24. Data Transmission

#include <stdio.h>
#include <stdint.h>

#define BYTE_0_MASK (0x000000FF)
#define BYTE_1_MASK (0x0000FF00)
#define BYTE_2_MASK (0x00FF0000)
#define BYTE_3_MASK (0xFF000000)

void convert_to_big_endian(uint32_t value, uint8_t arr[4]) {
    arr[3] = value & BYTE_0_MASK;
    arr[2] = (value & BYTE_1_MASK) >> 8;
    arr[1] = (value & BYTE_2_MASK) >> 16;
    arr[0] = (value & BYTE_3_MASK) >> 24;
}

int main() {
    uint32_t value;
    uint8_t arr[4];
    scanf("%u", &value);
    convert_to_big_endian(value, arr);
    for (int i = 0; i < 4; i++) {
        printf("%u", arr[i]);
        if(i<3){
            printf(" ");
        }
    }
    return 0;
}

The current solution converts a 32-bit integer to big-endian byte order by extracting each byte using bitwise masks and shifts, then storing them in a 4-element array.

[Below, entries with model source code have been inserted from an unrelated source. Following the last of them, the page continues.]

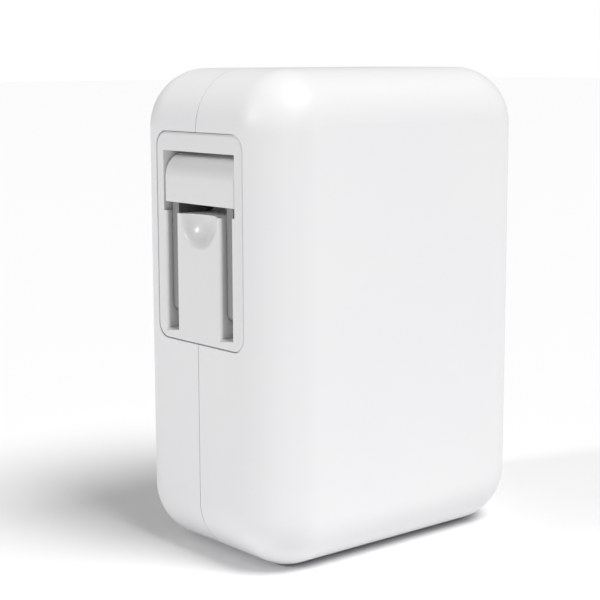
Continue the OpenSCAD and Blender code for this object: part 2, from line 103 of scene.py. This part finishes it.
# Studio light: a white room that fills the shadows, a wide soft lamp high in
# front, and a small lamp low on the plug side that shapes the folded plug.
room = bpy.data.worlds.new("studio_room")
bpy.context.scene.world = room
room.use_nodes = True
room_tree = room.node_tree
room_light = room_tree.nodes["Background"]
room_light.inputs["Color"].default_value = (1, 1, 1, 1)
room_light.inputs["Strength"].default_value = 0.27
room_seen = room_tree.nodes.new("ShaderNodeBackground")
room_seen.inputs["Color"].default_value = (1, 1, 1, 1)
room_seen.inputs["Strength"].default_value = 1.0
room_ray = room_tree.nodes.new("ShaderNodeLightPath")
room_mix = room_tree.nodes.new("ShaderNodeMixShader")
link_nodes(room_tree, room_ray.outputs["Is Camera Ray"], room_mix.inputs[0])
link_nodes(room_tree, room_light.outputs[0], room_mix.inputs[1])
link_nodes(room_tree, room_seen.outputs[0], room_mix.inputs[2])
link_nodes(room_tree, room_mix.outputs[0], room_tree.nodes["World Output"].inputs["Surface"])


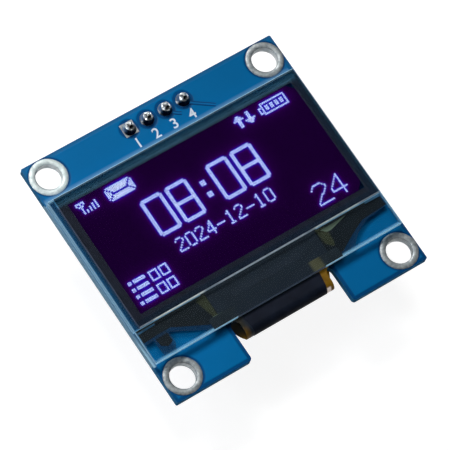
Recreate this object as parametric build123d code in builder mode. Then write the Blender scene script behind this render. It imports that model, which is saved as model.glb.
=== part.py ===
from build123d import *
import math
import os

# Small OLED display module, all lengths in millimetres.
# +Z points out of the display, +X to the right and +Y towards the pin header. The origin is the centre of
# the four mounting holes, on the board's rear face.

# Circuit board
board_width = 35.4
board_height = 33.5
board_thickness = 1.0
board_corner_radius = 0.2
plating_thickness = 0.05

# Mounting holes and their plated rings
hole_spacing_x = 30.6
hole_spacing_y = 28.6
hole_radius = 1.6
hole_ring_width = 0.75

# Notch in the lower edge, for the folded flexible circuit; it ends a little under the glass
notch_center_x = -0.1
notch_width = 14.4
notch_overlap = 0.3
notch_inner_radius = 1.0
notch_mouth_radius = 0.4

# Pin header
pin_count = 4
pin_pitch = 2.54
pin_width = 0.64
pin_point = 0.2
pin_front_reach = 1.35
pin_rear_reach = 6.0
pin_hole_clearance = 0.05
header_edge_distance = 1.95
header_land_radius = 0.88
housing_depth = 2.54
housing_height = 2.54
housing_corner = 0.5
solder_cone_height = 0.8
solder_cone_top = 0.12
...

The most significant byte is placed at the lowest index, and the least significant byte at the highest index, matching big-endian format. This approach is efficient for preparing data for network transmission or file storage, where byte-wise representation is required. The code avoids loops for extraction, using direct assignments for each byte, resulting in clear and fast execution.